Identify the lines that contain the string "this" and copy all of them.

** start of INFORMATION SHOWN **

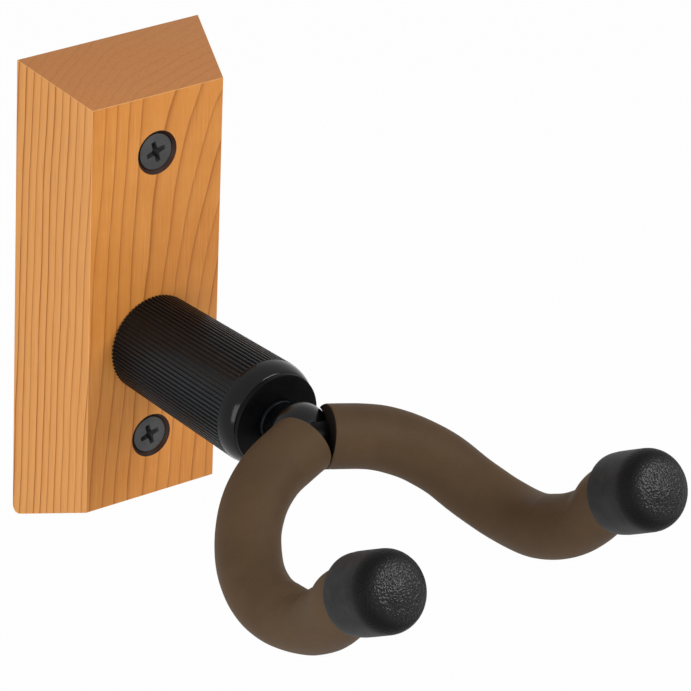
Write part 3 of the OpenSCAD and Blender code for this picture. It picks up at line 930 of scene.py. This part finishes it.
def untwisted(distance):
    """The same place with the bends' rolls taken out, so that a skin's rows of points run straight along it."""
    place = along_rod(distance)
    left, roll_sum = distance - SIDE_RUN, 0
    for roll, radius, angle in ROD_BENDS:
        if left <= 0:
            break
        roll_sum += roll
        left -= radius * math.radians(angle)
    return place @ Matrix.Rotation(-math.radians(roll_sum), 4, "Z")


ROD_MOUTH = sum(bend_lengths())
flip = {"right": Matrix(), "left": Matrix.Diagonal((1, 1, -1, 1))}
print("the rod runs", round(ROD_MOUTH, 1), "mm from the middle to a cap's mouth")

# %% Hub
HUB_NECK_R = 5.5
BALL_REACH = 7.7
BALL_STEPS = 40

ball_r = radius_of("yoke_hub") / MM
ball_station = station("yoke_hub", "back") / MM + BALL_REACH


def make_hub():
    back = station("yoke_hub", "back") / MM
    first = math.pi - math.asin(HUB_NECK_R / ball_r)
    angles = [first * (1 - k / BALL_STEPS) for k in range(BALL_STEPS + 1)]
    ball = [(ball_r * math.sin(a), ball_station + ball_r * math.cos(a)) for a in angles]
    neck = eased([(0, back), (HUB_NECK_R, back, 0.3), (*ball[0], 0.4), ball[1]], 0.3, closed=False)
    turn = on_arm @ Matrix.Rotation(math.radians(YOKE_TURN), 4, "Z")
    hub = turned("hub_turned", neck + ball[2:], gloss_black, turn, closed=False)
    bore = radius_of("spindle") / MM + 0.05
    bottom = back + 7.05
    bores = [turned("bore", [(0, back - 1), (bore, back - 1), (bore, bottom), (0, bottom)], gloss_black, on_arm,
                    closed=False)]
    behind = -ROD_R * math.tan(math.radians(ARM_SPLAY))
    for lean in (ARM_SPLAY, 180 - ARM_SPLAY):
        place = rod_frame @ Matrix.Rotation(math.radians(lean), 4, "Y")
        bores.append(turned("bore", [(0, behind), (ROD_R + 0.05, behind), (ROD_R + 0.05, 10), (0, 10)], gloss_black,
                            place, closed=False))
    cut_by(hub, *bores)
    hub.data.set_sharp_from_angle(angle=math.radians(35))
    finished(hub, "yoke", "black_metal", "yoke_hub")


make_hub()

# %% Rod
ROD_STEP = 1.0
TIP_RUN = 13


def ring_on(place, radius, sides, push=None):
    """Points of a ring round the rod at a place in millimetres, each moved by push(angle, direction)."""
    ring = []
    for k in range(sides):
        a = 2 * math.pi * k / sides
        outwards = Vector((math.cos(a), math.sin(a), 0))
        reach = radius + (push(place.to_3x3() @ outwards, a) if push else 0)
        ring.append(place @ (outwards * reach))
    return ring


def to_frame(points, side):
    return [rod_frame @ ((flip[side] @ p) * MM) for p in points]


def in_metres(place):
    """A frame whose distances are in millimetres, as one in metres."""
    return Matrix.Translation(place.translation * MM) @ place.to_3x3().to_4x4()


def make_rod():
    steps = int((ROD_MOUTH + TIP_RUN) / ROD_STEP)
    stops = [(ROD_MOUTH + TIP_RUN) * k / steps for k in range(1, steps + 1)]
    right = [to_frame(ring_on(untwisted(s), ROD_R, 32), "right") for s in stops]
    left = [to_frame(ring_on(untwisted(s), ROD_R, 32), "left") for s in stops]
    start = untwisted(0)
    lean = start.to_3x3() @ Vector((0, 0, 1))
    middle = to_frame([p - lean * (p.z / lean.z) for p in ring_on(start, ROD_R, 32)], "right")
    tips = [[rod_frame @ (flip[side] @ untwisted(ROD_MOUTH + TIP_RUN).translation * MM)] for side in ("left", "right")]
    rod = skin("rod_bent", [tips[0]] + left[::-1] + [middle] + right + [tips[1]], False, satin_black)
    finished(rod, "yoke", "black_metal", "yoke_rod")


make_rod()

# %% [markdown]
# ## Padded tubes
#
# Brown rubber tube is pushed over each side of the rod to protect the instrument. It would be easy to give
# a curve a round bevel, but real tubing is not so even. Its open end is rounded over, it narrows where the
# cap grips it, and where the rod turns up sharply its inner side buckles into creases. So the skin is laid
# in rings along the path, and each point of a ring is pushed in or out a little.

# %% Tubes
TUBE_R = 8.1
TUBE_START_BACK = 3.8
TUBE_START_FRONT = 2.35
MEET_GAP = 0.15
BALL_GAP = 0.2
TUBE_STEP = 0.5
TUBE_SIDES = 72
CAP_SOCKET_L = 9
MOUTH_GRIP = 0.5
ball_place = rod_frame.inverted() @ (on_arm @ Vector((0, 0, ball_station * MM))) / MM
mouth_turn = along_rod(ROD_MOUTH).to_3x3()
FOLDS = {"left": ((33.0, 27.0), 1.3, 7.0, mouth_turn @ Vector((-0.93, -0.36, 0.02))),
         "right": ((15.5,), 2.2, 13.0, mouth_turn @ Vector((-0.53, -0.84, -0.14)))}


def tube_push(side):
    """How far the tube's skin stands in or out at a distance along the rod, in each direction."""
    folds, depth, reach, inside_way = FOLDS[side]

    def push_at(distance):
        from_end = distance - TUBE_START_BACK
        grip = MOUTH_GRIP * math.exp(-((distance - ROD_MOUTH) / 5.0) ** 2)
        wrinkle = -0.12 * sum(math.exp(-((from_end - place) / 0.16) ** 2) for place in (0.2, 1.1))
        off_fold = min(abs(ROD_MOUTH - distance - fold) for fold in folds)
        fold = depth * max(1 - off_fold / reach, 0)

        def push(direction, angle):
            inside = max(direction.dot(inside_way), 0.0) ** 2
            uneven = 0.10 * noise.noise(Vector((distance * 0.09, math.cos(angle), math.sin(angle))) * 1.7)
            return uneven - grip - fold * inside + wrinkle * (0.6 + 0.4 * math.sin(3 * angle))
        return push
    return push_at


def open_distance(angle, radius):
    """How far along the rod a line of the tube's skin starts. The end slants, and wraps round the hub's ball."""
    back_share = (1 - math.cos(angle) * radius / TUBE_R) / 2
    cut = TUBE_START_FRONT + (TUBE_START_BACK - TUBE_START_FRONT) * back_share
    turn = along_rod(0).to_3x3()
    along = turn @ Vector((0, 0, 1))
    out = turn @ Vector((radius * math.cos(angle), radius * math.sin(angle), 0))
    meet = (MEET_GAP - out.z) / along.z
    off = out - ball_place
    room = off.dot(along) ** 2 - off.dot(off) + (ball_r + BALL_GAP) ** 2
    clear = math.sqrt(room) - off.dot(along) if room > 0 else 0
    return max(cut, meet, clear)


def tube_ring(radius, distance_at, push_at=None):
    """A ring of the tube's skin. distance_at(angle) says how far along the rod each of its points is."""
    ring = []
    for k in range(TUBE_SIDES):
        angle = 2 * math.pi * k / TUBE_SIDES
        distance = distance_at(angle)
        place = untwisted(distance)
        outwards = Vector((math.cos(angle), math.sin(angle), 0))
        push = push_at(distance)(place.to_3x3() @ outwards, angle) if push_at else 0
        ring.append(place @ (outwards * (radius + push)))
    return ring


def make_tube(side):
    end = ROD_MOUTH + CAP_SOCKET_L
    bore = ROD_R + 0.05
    push_at = tube_push(side)
    rings = [tube_ring(bore, lambda a: open_distance(a, bore))]
    for radius, inset in ((4.9, 0), (5.8, 0), (6.8, 0), (7.4, 0), (TUBE_R - 0.35, 0), (TUBE_R - 0.1, 0.1)):
        rings.append(tube_ring(radius, lambda a: open_distance(a, radius) + inset))
    first = int((SIDE_RUN - TUBE_START_FRONT) / TUBE_STEP)
    for k in range(first):
        def blended(angle):
            start = open_distance(angle, TUBE_R) + 0.35
            return start + (SIDE_RUN - start) * k / first
        rings.append(tube_ring(TUBE_R, blended, push_at))
    count = int((end - SIDE_RUN) / TUBE_STEP)
    for k in range(count + 1):
        distance = SIDE_RUN + (end - SIDE_RUN) * k / count
        rings.append(tube_ring(TUBE_R, lambda a: distance, push_at))
    for k in range(count // 3):
        distance = end - (end - SIDE_RUN) * k / (count // 3)
        rings.append(tube_ring(bore, lambda a: distance))
    tube = skin("padded_tube_" + side, [to_frame(ring, side) for ring in rings], True, tube_rubber)
    # Points on the cut end face are marked for the painted shade that darkens it.
    marks = tube.data.attributes.new("end_face_shade", "FLOAT", "POINT")
    start = (rod_frame @ in_metres(flip[side] @ along_rod(0))).inverted()
    for point in tube.data.vertices:
        local = start @ point.co / MM
        marks.data[point.index].value = float(local.z < SIDE_RUN and local.xy.length < TUBE_R - 0.25)
    finished(tube, "yoke", "tube_rubber", "arm_tube_" + side)


for side in ("right", "left"):
    make_tube(side)

# %% [markdown]
# ## Tip caps
#
# A rubber cap closes each tube. Its barrel is satin and its domed end has a coarse grain. The cap is
# turned, and a number stored on its points says how far each is on to the dome, so that one material can
# change from satin to grain along the cap. The domed end's near-black colour is a painted dark reflection.

# %% Caps
CAP_R = 10.1
CAP_L = 18.4


def make_cap(side):
    round_end = [(CAP_R - 5.5 * (1 - math.cos(a)), CAP_L - 0.7 - 5.5 * (1 - math.sin(a)))
                 for a in (math.radians(9 * k) for k in range(11))]
    dome = [(r, CAP_L - 0.7 * (r / 4.6) ** 2) for r in (3.6, 2.6, 1.5, 0.6, 0)]
    bore = TUBE_R + 0.05
    lip = eased([(bore, 0), (9.9, 0, 1.1), (CAP_R, 3.0, 1.0)], 0.4, closed=False, steps=5)
    inside = [(0, 13.05), (ROD_R + 0.05, 13.05), (ROD_R + 0.05, 9.05), (bore, 9.05)]
    place = in_metres(flip[side] @ along_rod(ROD_MOUTH))
    outline = lip + [(CAP_R + 0.02, 7.0), (CAP_R, 10.0)] + round_end + dome + inside
    cap = turned("rubber_cap_" + side, outline, cap_rubber, rod_frame @ place, closed=False)
    back = (rod_frame @ place).inverted()
    # The dome mark carries the real grain and the painted dark reflection; the end mark carries the shine.
    for label, low, high in (("dome", CAP_L - 7.5, CAP_L - 3), ("dome_end", CAP_L - 2.2, CAP_L - 0.6)):
        marks = cap.data.attributes.new(label, "FLOAT", "POINT")
        for point in cap.data.vertices:
            share = min(max(((back @ point.co).z / MM - low) / (high - low), 0), 1)
            marks.data[point.index].value = share * share * (3 - 2 * share)
    finished(cap, "yoke", "cap_rubber", "tip_cap_" + side)


for side in ("right", "left"):
    make_cap(side)

# %% [markdown]
# ## Spindle, nut and washers
#
# These hold the yoke to the arm and show only from behind, in the block's recess. They are turned like the
# rest. The nut is turned too, with each point's radius held inside a hexagon, which gives its chamfered
# corners the curved outlines of a real nut.

# %% Spindle and nut
def make_spindle():
    back, front = station("spindle", "back") / MM, station("spindle", "front") / MM
    radius = radius_of("spindle") / MM
    threaded = 14
    root = radius - 0.62
    spindle = turned("spindle_threaded", eased(
        [(0, back), (root, back, 0.4), (root, threaded), (radius, threaded + 0.6), (radius, front), (0, front)], 0.15,
        closed=False), plated_steel, sides=64, closed=False)
    run_tree(spindle, thread_tree, {"Start": (back + 0.7) * MM, "Length": (threaded - back - 1) * MM, "Pitch": 1.25 * MM,
                                   "Root": (root - 0.05) * MM, "Ridge": 0.64 * MM}, plated_steel)
    spindle.data.transform(on_arm)
    spindle.data.set_sharp_from_angle(angle=math.radians(35))
    finished(spindle, "yoke", "bright_steel", "spindle")


def make_nut():
    low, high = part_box("lock_nut")
    back, front = station("lock_nut", "back") / MM, station("lock_nut", "front") / MM
    flats = min(high[0] - low[0], high[2] - low[2]) / 2 / MM
    corner = flats / math.cos(math.pi / 6)
    collar_top = back + 2
    bore = radius_of("spindle") / MM + 0.05

    def hexagon(angle):
        return flats / math.cos((angle + math.pi / 6) % (math.pi / 3) - math.pi / 6)

    chamfer = [(flats - 0.1 + (corner - flats + 0.15) * k / 6, k / 6 * 0.85) for k in range(7)]
    insert = radius_of("nut_insert") / MM + 0.05
    outline = ([(bore, collar_top), (insert, collar_top), (insert, back)] + [(flats - 1.2, back), (flats - 0.5, back + 0.3),
               (flats - 0.3, back + 0.9), (flats - 0.3, collar_top)] + [(r, collar_top + h) for r, h in chamfer]
               + [(r, front - h) for r, h in reversed(chamfer)] + [(bore + 0.4, front), (bore, front - 0.4)])
    nut = turned("lock_nut_hex", outline, plated_steel, on_arm, sides=144, limit=hexagon)
    finished(nut, "yoke", "bright_steel", "lock_nut")


make_spindle()
make_nut()

# %% Spring washer
def make_spring_washer():
    """A split ring whose two ends stand a little apart along the axis."""
    back, front = station("spring_washer", "back") / MM, station("spring_washer", "front") / MM
    outer, inner = radius_of("spring_washer") / MM, radius_of("spindle") / MM + 0.05
    lift = 0.2
    steps = 80
    rings = []
    for k in range(steps + 1):
        angle = math.radians(65 + 350 * k / steps)
        shift = lift * (2 * k / steps - 1)
        section = eased([(inner, back + lift), (outer, back + lift), (outer, front - lift), (inner, front - lift)], 0.25)
        rings.append([on_arm @ (Vector((r * math.cos(angle), r * math.sin(angle), h + shift)) * MM) for r, h in section])
    ends = [[sum(rings[i], Vector()) / len(rings[i])] for i in (0, -1)]
    washer = skin("spring_washer_split", [ends[0]] + rings + [ends[1]], False, plated_steel)
    finished(washer, "yoke", "bright_steel", "spring_washer")


make_spring_washer()

# %% Washers, bushes and core
def ring_outline(node, inner):
    back, front, outer = station(node, "back") / MM, station(node, "front") / MM, radius_of(node) / MM
    return [(inner, back), (outer, back), (outer, front), (inner, front)]


def bush_outline(node, barrel, flange):
    """A bush with its flange in front, for a barrel of this radius and a flange of this thickness."""
    back, front, outer = station(node, "back") / MM, station(node, "front") / MM, radius_of(node) / MM
    inner = radius_of("spindle") / MM + 0.06
    step = front - flange
    return [(inner, back), (barrel, back, 0.5), (barrel, step), (outer, step), (outer, front), (inner, front)]


def make_small_rings():
    spindle_r = radius_of("spindle") / MM
    pieces = [
        ("flat_washer", "washer_pressed", ring_outline("flat_washer", spindle_r + 0.05), plated_steel, "yoke", "bright_steel"),
        ("thrust_washer", "washer_thrust", ring_outline("thrust_washer", spindle_r + 0.05), black_plastic, "yoke", "sleeve_plastic"),
        ("nut_insert", "insert_nylon", ring_outline("nut_insert", spindle_r - 0.1), blue_nylon, "yoke", "nut_nylon"),
        ("core_tube", "core_tube_drawn", ring_outline("core_tube", 6.6), plated_steel, "arm", "bright_steel"),
        ("front_bush", "bush_front_moulded", bush_outline("front_bush", 6.55, 1.5), ivory_nylon, "arm", "nylon"),
        ("rear_bush", "bush_rear_moulded", bush_outline("rear_bush", 6.55, 1.5), ivory_nylon, "arm", "nylon"),
    ]
    for node, name, outline, material, body, slot in pieces:
        finished(turned(name, eased(outline, 0.22), material, on_arm), body, slot, node)


make_small_rings()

** end of INFORMATION SHOWN **

**EXERCISE SOLUTION**
Write part 3 of the OpenSCAD and Blender code for this picture. It picks up at line 930 of scene.py. This part finishes it.
    """A bush with its flange in front, for a barrel of this radius and a flange of this thickness."""